* STATED TASK *
Quote verbatim everything from the line containing "Continue the three.js" down to the line containing "obj.parent = empty", with both of those lines included and no others.

--- start RECORDS TO PROCESS ---

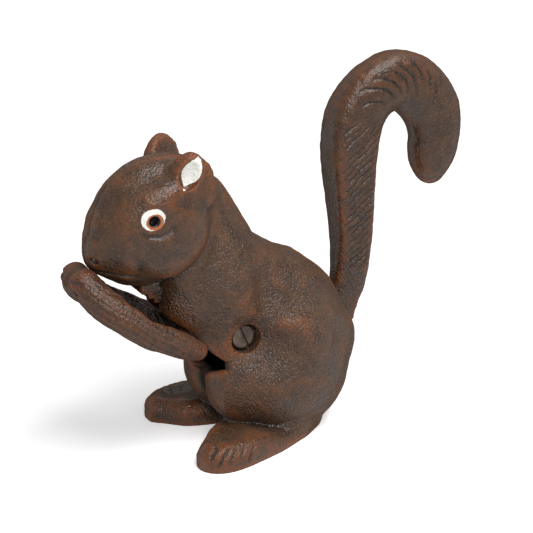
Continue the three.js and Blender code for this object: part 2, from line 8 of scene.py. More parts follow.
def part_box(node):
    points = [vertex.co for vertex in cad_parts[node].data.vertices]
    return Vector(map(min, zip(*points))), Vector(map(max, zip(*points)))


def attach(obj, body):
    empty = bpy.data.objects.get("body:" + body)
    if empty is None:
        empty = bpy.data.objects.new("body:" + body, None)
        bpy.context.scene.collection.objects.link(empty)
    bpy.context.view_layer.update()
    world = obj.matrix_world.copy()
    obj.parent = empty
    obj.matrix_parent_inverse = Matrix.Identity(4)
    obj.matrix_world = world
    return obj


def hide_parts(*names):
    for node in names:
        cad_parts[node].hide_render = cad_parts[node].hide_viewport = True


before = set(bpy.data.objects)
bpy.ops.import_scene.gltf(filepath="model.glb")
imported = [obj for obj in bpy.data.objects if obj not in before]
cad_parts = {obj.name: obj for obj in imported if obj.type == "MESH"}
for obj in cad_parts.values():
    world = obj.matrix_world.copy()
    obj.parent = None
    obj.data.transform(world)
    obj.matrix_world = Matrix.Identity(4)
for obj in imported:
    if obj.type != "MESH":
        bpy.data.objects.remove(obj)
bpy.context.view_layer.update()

--- end RECORDS TO PROCESS ---
--- start RECORDS TO PROCESS ---

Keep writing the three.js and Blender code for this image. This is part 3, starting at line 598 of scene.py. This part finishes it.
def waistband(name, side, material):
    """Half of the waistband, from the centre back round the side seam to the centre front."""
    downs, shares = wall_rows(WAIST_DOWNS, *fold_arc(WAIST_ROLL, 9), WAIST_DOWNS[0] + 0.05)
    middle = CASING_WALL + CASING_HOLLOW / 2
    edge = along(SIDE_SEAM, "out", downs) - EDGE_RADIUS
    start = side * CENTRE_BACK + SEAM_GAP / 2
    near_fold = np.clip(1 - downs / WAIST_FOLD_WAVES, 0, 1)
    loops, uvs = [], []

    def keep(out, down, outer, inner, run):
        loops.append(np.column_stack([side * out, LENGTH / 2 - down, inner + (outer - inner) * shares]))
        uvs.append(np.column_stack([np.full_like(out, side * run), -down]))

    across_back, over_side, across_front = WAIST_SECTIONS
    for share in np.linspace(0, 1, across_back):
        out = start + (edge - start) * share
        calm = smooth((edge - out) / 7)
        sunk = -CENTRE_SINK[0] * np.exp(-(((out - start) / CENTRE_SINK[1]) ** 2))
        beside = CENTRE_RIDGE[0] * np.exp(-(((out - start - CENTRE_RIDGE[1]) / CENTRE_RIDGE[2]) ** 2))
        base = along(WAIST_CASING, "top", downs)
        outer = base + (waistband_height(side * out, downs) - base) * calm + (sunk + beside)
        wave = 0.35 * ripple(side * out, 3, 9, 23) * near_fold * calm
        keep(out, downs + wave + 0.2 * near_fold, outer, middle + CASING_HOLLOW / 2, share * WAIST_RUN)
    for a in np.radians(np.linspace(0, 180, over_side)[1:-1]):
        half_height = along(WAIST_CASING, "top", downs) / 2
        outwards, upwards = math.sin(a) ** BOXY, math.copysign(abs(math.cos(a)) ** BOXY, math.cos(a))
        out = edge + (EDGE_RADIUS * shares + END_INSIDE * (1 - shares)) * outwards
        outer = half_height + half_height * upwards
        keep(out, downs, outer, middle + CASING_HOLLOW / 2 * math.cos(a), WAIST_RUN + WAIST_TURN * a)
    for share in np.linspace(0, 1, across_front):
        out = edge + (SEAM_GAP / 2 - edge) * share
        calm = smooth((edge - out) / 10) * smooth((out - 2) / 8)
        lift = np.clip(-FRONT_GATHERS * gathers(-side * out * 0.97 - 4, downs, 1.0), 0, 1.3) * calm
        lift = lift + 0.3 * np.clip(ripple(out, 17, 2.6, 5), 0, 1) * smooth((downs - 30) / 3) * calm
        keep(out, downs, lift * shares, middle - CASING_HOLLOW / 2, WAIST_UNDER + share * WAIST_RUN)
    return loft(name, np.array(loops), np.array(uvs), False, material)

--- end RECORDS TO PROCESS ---
--- start RECORDS TO PROCESS ---

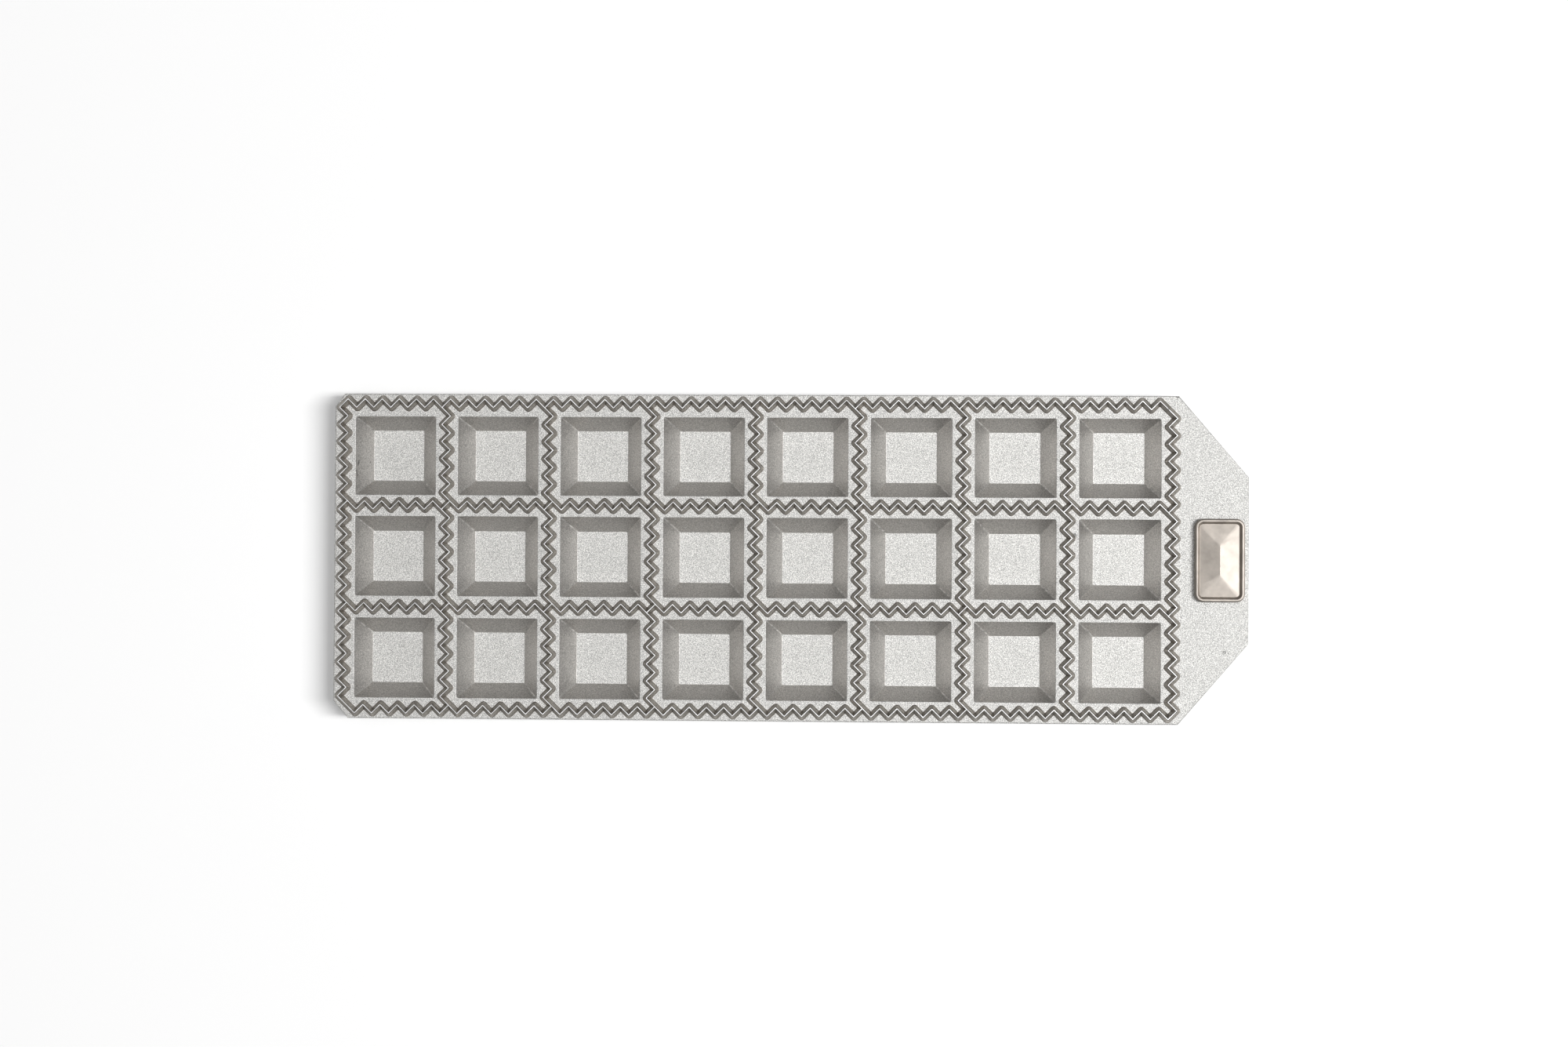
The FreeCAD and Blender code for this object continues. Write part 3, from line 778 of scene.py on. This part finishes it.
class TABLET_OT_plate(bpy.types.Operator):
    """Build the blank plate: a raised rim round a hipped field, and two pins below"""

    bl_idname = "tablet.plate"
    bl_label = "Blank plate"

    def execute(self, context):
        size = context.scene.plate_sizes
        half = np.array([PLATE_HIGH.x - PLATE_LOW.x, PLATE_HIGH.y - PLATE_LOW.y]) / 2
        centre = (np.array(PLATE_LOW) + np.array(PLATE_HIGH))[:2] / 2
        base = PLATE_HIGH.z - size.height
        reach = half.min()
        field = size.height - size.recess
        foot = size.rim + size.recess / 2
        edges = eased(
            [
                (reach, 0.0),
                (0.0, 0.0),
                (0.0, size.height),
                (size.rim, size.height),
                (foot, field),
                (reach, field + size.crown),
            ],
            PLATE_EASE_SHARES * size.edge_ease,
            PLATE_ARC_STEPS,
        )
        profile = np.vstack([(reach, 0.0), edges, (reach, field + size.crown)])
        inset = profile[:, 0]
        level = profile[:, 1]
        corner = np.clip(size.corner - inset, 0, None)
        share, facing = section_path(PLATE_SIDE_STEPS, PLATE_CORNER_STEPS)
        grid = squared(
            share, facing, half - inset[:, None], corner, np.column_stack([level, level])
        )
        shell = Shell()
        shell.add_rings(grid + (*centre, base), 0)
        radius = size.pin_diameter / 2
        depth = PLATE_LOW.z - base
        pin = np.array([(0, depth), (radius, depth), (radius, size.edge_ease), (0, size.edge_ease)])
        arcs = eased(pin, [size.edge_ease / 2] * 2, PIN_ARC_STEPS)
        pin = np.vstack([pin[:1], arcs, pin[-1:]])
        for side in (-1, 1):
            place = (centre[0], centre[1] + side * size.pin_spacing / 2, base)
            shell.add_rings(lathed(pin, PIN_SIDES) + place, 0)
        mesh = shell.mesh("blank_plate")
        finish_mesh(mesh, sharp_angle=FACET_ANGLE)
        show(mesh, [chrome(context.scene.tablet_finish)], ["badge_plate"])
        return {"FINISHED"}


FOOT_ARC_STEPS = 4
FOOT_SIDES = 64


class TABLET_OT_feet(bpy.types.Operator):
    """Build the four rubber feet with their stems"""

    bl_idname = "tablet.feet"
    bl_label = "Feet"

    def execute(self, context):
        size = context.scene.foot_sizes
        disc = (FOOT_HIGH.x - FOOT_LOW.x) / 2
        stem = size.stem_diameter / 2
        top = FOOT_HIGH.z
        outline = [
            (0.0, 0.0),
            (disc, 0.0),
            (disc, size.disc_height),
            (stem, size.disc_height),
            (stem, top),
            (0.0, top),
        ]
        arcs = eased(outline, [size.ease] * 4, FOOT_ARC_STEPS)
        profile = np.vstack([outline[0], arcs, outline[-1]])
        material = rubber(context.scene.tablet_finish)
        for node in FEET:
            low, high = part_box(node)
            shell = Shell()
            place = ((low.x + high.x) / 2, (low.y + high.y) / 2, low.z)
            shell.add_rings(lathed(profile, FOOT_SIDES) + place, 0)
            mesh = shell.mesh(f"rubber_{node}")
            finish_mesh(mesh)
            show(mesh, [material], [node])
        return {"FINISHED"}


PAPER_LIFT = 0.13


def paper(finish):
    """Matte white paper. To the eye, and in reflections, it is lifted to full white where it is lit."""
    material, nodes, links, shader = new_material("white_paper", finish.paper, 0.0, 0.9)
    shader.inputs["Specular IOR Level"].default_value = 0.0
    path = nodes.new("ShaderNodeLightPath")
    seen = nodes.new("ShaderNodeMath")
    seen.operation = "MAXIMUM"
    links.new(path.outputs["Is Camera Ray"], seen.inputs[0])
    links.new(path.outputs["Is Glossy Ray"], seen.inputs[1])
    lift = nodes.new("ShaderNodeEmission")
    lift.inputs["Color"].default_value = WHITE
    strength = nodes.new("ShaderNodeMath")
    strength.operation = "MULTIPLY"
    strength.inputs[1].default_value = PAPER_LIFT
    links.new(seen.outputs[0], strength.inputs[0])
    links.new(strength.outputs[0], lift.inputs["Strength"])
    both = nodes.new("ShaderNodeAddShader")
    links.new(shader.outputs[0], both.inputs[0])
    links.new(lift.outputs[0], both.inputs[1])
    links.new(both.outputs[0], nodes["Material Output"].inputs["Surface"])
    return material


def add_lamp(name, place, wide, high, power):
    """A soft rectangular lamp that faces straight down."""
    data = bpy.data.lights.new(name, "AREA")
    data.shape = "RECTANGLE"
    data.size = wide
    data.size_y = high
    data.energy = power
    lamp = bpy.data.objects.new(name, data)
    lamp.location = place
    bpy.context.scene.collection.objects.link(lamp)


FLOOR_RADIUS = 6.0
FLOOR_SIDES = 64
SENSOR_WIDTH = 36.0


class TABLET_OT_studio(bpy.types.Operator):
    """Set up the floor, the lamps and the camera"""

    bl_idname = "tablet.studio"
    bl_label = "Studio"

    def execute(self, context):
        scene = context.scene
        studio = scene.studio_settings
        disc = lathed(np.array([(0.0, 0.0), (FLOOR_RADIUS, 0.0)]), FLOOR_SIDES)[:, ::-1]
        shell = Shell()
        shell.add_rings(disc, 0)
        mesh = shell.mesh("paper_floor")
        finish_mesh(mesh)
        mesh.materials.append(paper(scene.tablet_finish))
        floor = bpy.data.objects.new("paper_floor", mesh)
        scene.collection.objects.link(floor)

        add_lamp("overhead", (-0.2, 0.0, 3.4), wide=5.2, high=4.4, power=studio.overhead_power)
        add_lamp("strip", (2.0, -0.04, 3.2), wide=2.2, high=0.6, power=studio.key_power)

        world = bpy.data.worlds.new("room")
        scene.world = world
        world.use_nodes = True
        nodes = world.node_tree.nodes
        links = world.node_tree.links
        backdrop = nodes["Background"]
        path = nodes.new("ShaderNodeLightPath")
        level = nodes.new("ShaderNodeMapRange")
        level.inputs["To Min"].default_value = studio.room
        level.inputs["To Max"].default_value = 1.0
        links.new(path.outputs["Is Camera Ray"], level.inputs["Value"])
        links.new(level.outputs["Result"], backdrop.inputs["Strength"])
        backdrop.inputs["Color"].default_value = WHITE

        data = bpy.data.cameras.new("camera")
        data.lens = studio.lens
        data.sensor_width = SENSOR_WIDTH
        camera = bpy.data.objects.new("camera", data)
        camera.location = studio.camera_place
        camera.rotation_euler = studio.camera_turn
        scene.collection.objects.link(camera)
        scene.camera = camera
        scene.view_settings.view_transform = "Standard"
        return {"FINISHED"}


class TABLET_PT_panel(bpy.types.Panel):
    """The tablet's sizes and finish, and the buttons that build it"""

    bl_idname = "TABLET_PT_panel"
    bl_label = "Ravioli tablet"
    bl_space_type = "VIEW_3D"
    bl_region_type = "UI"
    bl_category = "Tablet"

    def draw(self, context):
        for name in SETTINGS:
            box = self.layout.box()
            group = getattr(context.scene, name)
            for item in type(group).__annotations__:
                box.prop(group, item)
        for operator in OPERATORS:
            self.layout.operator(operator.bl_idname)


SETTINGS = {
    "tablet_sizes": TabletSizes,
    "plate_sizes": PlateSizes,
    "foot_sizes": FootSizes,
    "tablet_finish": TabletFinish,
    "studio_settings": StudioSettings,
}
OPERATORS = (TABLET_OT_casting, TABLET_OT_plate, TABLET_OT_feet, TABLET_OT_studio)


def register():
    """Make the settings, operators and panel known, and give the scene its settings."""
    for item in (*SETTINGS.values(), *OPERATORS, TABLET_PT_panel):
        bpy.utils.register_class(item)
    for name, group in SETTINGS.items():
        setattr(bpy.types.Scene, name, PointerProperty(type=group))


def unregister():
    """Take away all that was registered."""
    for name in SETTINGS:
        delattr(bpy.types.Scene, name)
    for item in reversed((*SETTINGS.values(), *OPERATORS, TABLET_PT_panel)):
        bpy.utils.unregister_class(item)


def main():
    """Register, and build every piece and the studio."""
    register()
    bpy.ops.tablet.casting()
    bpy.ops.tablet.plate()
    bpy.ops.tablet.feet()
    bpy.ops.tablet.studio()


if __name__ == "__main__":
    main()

--- end RECORDS TO PROCESS ---

* WRITTEN ANSWER *
Continue the three.js and Blender code for this object: part 2, from line 8 of scene.py. More parts follow.
def part_box(node):
    points = [vertex.co for vertex in cad_parts[node].data.vertices]
    return Vector(map(min, zip(*points))), Vector(map(max, zip(*points)))


def attach(obj, body):
    empty = bpy.data.objects.get("body:" + body)
    if empty is None:
        empty = bpy.data.objects.new("body:" + body, None)
        bpy.context.scene.collection.objects.link(empty)
    bpy.context.view_layer.update()
    world = obj.matrix_world.copy()
    obj.parent = empty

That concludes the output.